In the records below, find the line with "Continue the FreeCAD" and the line with "1 being plain."; return exactly those lines and every line between them.

Records supplied -
--*--

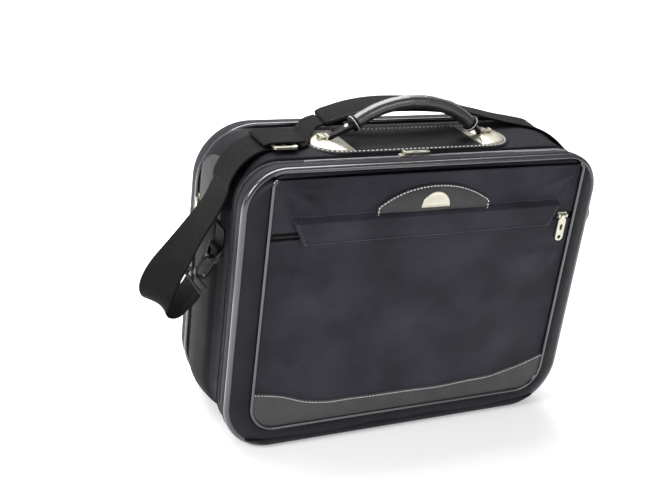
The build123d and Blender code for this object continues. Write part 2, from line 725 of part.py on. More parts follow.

--*--

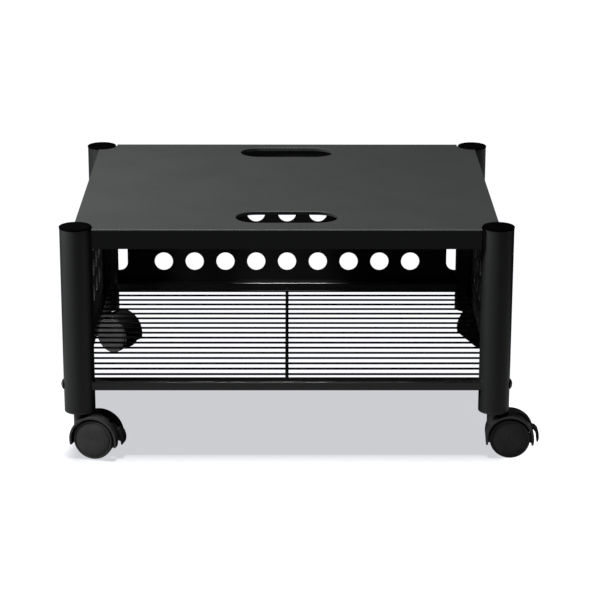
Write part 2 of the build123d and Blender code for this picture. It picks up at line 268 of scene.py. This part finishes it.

--*--

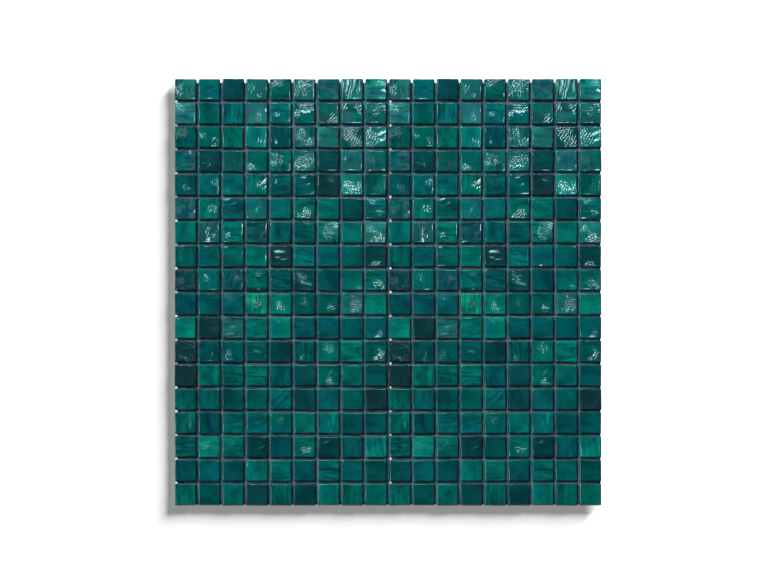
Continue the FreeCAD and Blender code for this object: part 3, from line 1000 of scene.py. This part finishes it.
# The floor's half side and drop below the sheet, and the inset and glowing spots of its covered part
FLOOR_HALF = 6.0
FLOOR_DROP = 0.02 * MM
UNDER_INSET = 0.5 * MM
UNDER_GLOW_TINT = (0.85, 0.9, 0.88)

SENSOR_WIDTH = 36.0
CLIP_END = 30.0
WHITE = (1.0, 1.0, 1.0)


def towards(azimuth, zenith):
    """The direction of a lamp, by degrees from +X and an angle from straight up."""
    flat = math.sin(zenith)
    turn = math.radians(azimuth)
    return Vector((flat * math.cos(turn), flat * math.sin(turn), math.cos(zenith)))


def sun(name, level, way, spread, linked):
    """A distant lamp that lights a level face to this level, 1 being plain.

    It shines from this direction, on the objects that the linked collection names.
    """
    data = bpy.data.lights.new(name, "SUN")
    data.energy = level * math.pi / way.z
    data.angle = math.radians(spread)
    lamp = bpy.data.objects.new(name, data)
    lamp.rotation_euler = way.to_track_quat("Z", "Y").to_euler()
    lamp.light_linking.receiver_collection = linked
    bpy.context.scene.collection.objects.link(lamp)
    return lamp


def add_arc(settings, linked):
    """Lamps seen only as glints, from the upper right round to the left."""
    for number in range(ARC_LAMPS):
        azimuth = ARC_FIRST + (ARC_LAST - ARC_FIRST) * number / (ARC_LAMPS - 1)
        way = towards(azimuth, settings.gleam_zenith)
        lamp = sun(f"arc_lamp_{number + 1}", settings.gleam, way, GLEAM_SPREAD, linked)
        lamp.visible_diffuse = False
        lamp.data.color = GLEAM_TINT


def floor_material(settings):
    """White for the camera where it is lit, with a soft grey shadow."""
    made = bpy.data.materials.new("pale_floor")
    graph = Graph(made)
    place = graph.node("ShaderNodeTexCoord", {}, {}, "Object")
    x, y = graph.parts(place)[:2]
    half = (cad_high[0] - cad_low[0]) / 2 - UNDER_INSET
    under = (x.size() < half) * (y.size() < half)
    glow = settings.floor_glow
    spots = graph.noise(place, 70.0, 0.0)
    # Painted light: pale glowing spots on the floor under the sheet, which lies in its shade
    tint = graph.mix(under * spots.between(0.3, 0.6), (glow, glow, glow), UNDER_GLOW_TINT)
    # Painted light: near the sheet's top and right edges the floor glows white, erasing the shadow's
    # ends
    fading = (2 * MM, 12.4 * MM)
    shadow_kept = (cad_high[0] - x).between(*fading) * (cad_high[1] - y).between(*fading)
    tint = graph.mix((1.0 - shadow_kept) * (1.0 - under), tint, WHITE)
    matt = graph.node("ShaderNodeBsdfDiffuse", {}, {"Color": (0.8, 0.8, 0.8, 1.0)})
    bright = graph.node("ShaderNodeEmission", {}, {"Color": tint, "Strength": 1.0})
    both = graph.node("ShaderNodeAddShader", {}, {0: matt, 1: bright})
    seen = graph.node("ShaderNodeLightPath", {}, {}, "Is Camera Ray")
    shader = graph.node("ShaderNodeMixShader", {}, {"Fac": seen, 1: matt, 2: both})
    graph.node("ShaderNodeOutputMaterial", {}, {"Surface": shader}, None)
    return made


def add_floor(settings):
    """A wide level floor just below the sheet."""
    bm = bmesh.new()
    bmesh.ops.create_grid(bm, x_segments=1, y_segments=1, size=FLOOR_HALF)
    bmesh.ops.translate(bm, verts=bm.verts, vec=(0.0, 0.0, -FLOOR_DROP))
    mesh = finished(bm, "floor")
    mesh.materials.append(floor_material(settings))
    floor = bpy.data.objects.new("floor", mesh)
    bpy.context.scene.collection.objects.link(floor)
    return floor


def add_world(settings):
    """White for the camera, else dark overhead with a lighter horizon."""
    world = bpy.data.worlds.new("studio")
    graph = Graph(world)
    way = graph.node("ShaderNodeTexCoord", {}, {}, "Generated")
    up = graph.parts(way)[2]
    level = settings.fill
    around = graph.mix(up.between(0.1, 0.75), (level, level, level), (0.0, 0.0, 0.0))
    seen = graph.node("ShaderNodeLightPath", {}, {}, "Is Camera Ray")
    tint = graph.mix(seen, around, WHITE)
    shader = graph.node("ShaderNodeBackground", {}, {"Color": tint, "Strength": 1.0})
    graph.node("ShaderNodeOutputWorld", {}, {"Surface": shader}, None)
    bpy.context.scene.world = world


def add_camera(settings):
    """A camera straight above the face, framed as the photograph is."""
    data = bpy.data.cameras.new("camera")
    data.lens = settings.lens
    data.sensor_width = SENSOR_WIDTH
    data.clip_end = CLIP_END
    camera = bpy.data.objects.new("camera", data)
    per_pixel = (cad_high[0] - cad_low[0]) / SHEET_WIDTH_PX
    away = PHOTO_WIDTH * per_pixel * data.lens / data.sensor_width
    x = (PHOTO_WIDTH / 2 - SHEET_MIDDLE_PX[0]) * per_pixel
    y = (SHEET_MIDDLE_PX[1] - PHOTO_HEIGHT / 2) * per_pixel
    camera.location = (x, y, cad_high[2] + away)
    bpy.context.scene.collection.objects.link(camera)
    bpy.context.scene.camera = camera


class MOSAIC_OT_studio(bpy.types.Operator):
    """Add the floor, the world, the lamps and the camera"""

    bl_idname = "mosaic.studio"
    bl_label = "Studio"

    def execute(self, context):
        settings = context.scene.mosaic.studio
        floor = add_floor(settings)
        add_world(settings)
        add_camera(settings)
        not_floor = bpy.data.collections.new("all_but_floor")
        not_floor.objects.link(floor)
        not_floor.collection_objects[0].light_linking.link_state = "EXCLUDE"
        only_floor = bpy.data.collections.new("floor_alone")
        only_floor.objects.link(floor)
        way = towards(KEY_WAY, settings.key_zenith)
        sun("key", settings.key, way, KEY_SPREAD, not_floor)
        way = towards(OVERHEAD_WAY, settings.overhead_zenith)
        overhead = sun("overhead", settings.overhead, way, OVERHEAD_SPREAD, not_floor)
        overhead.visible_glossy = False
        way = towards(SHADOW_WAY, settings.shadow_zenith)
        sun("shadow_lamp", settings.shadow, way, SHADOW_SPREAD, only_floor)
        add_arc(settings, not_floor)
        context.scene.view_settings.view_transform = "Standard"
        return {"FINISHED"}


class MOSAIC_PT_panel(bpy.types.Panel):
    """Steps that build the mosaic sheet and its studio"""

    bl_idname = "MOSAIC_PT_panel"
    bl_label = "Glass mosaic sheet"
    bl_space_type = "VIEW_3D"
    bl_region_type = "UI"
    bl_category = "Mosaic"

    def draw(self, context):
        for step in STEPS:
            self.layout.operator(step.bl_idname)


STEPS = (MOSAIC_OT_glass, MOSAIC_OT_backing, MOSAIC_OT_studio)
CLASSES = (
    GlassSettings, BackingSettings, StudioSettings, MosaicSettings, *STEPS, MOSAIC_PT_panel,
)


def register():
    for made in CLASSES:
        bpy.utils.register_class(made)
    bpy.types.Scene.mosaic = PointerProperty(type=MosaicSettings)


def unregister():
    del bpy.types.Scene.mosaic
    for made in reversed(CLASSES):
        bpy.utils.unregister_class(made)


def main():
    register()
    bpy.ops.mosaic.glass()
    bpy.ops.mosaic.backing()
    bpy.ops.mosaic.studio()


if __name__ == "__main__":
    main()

--*--

Result of this task -
Continue the FreeCAD and Blender code for this object: part 3, from line 1000 of scene.py. This part finishes it.
# The floor's half side and drop below the sheet, and the inset and glowing spots of its covered part
FLOOR_HALF = 6.0
FLOOR_DROP = 0.02 * MM
UNDER_INSET = 0.5 * MM
UNDER_GLOW_TINT = (0.85, 0.9, 0.88)

SENSOR_WIDTH = 36.0
CLIP_END = 30.0
WHITE = (1.0, 1.0, 1.0)


def towards(azimuth, zenith):
    """The direction of a lamp, by degrees from +X and an angle from straight up."""
    flat = math.sin(zenith)
    turn = math.radians(azimuth)
    return Vector((flat * math.cos(turn), flat * math.sin(turn), math.cos(zenith)))


def sun(name, level, way, spread, linked):
    """A distant lamp that lights a level face to this level, 1 being plain.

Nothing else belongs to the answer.